◆ Your goal:
Only the lines from the one containing "upper_shell();" through the one containing "if empty is" are wanted. Give them again exactly, both ends included.

◆ Recorded information:
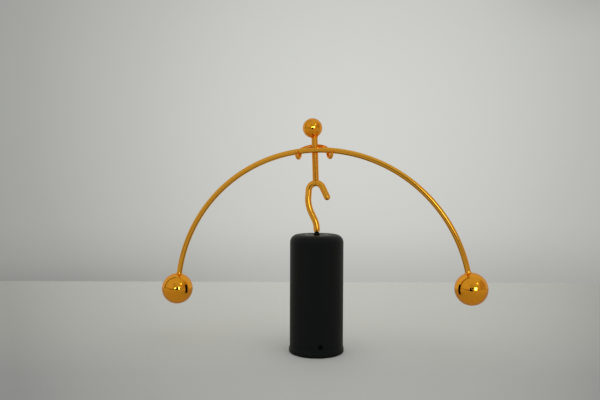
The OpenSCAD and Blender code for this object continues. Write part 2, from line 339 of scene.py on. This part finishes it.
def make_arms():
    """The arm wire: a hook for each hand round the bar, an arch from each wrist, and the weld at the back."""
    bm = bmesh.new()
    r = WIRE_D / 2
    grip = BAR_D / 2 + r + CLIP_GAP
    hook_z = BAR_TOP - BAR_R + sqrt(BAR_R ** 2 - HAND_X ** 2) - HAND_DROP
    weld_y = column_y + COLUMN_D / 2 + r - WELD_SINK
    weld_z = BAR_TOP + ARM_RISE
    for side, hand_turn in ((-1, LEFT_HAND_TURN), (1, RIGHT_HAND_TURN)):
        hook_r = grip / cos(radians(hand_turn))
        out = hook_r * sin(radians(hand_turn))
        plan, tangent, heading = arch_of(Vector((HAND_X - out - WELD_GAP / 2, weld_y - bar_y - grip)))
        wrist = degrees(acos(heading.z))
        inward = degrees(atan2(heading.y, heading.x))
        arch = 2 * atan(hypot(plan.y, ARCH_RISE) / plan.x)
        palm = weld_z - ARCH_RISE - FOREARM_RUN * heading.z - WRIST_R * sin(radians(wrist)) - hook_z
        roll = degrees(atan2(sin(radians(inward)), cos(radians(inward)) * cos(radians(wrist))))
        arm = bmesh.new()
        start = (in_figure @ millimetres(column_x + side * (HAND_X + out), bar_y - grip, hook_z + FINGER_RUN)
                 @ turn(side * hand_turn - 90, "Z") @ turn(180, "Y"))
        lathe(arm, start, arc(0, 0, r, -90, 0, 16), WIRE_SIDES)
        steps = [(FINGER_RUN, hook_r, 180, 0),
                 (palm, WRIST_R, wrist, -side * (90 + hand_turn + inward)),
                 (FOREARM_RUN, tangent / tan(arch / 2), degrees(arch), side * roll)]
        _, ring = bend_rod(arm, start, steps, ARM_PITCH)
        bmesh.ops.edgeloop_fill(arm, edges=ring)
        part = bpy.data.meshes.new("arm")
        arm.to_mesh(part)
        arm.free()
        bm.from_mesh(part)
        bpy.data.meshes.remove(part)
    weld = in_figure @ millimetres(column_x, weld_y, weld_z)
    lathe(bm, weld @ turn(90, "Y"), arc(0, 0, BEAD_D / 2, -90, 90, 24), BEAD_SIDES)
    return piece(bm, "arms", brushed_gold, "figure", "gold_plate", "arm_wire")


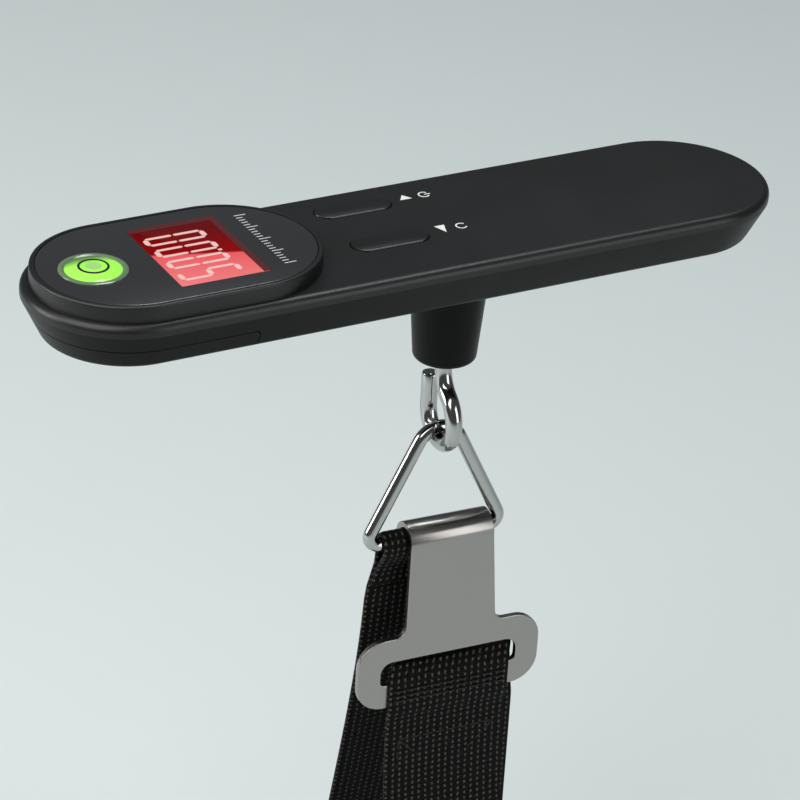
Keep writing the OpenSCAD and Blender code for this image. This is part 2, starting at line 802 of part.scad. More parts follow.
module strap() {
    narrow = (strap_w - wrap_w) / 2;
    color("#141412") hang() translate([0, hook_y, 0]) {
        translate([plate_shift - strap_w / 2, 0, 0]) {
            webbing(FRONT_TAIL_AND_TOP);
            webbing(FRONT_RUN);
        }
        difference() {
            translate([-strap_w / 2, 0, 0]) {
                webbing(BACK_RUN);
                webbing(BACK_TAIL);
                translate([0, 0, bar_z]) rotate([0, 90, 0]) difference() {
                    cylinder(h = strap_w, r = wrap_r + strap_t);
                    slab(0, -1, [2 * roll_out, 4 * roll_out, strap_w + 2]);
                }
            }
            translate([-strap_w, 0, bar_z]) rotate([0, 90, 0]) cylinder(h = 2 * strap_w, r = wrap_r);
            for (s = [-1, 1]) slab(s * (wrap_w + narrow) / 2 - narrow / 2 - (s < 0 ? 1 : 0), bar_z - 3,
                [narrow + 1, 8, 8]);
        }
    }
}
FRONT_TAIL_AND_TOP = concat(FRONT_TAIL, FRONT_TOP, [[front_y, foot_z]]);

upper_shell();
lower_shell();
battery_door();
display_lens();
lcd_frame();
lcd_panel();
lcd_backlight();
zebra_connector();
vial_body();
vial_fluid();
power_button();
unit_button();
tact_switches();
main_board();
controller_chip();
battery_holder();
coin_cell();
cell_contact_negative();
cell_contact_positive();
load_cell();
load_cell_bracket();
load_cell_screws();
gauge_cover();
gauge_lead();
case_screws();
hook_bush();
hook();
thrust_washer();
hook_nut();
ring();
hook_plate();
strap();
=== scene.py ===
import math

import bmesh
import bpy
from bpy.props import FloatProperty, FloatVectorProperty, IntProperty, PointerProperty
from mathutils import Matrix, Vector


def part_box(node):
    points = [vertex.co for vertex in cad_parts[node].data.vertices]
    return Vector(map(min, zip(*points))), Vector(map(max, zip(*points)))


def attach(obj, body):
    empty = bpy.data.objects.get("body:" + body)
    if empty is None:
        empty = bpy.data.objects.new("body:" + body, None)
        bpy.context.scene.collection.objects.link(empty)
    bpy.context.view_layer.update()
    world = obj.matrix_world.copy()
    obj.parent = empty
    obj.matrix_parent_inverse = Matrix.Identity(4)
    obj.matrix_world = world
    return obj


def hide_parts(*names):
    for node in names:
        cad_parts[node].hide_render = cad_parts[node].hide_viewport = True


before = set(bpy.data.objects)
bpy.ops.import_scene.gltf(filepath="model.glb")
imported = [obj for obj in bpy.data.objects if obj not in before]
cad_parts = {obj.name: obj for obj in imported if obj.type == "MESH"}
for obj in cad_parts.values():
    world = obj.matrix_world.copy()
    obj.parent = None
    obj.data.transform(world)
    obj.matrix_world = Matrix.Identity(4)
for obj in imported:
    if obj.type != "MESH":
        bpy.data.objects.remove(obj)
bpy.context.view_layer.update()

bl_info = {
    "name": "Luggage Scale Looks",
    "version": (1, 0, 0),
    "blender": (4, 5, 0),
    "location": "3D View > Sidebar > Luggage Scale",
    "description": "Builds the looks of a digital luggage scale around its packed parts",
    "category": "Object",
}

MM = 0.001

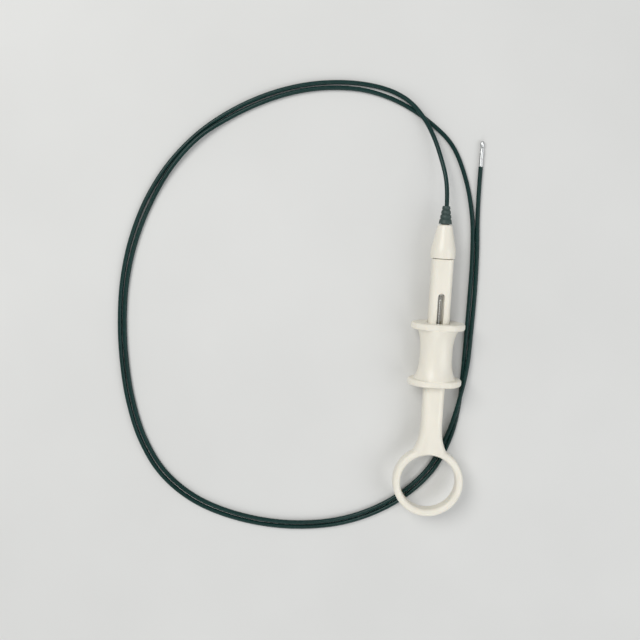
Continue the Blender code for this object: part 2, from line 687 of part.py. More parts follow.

◆ Answer below:
upper_shell();
lower_shell();
battery_door();
display_lens();
lcd_frame();
lcd_panel();
lcd_backlight();
zebra_connector();
vial_body();
vial_fluid();
power_button();
unit_button();
tact_switches();
main_board();
controller_chip();
battery_holder();
coin_cell();
cell_contact_negative();
cell_contact_positive();
load_cell();
load_cell_bracket();
load_cell_screws();
gauge_cover();
gauge_lead();
case_screws();
hook_bush();
hook();
thrust_washer();
hook_nut();
ring();
hook_plate();
strap();
=== scene.py ===
import math

import bmesh
import bpy
from bpy.props import FloatProperty, FloatVectorProperty, IntProperty, PointerProperty
from mathutils import Matrix, Vector


def part_box(node):
    points = [vertex.co for vertex in cad_parts[node].data.vertices]
    return Vector(map(min, zip(*points))), Vector(map(max, zip(*points)))


def attach(obj, body):
    empty = bpy.data.objects.get("body:" + body)
    if empty is None:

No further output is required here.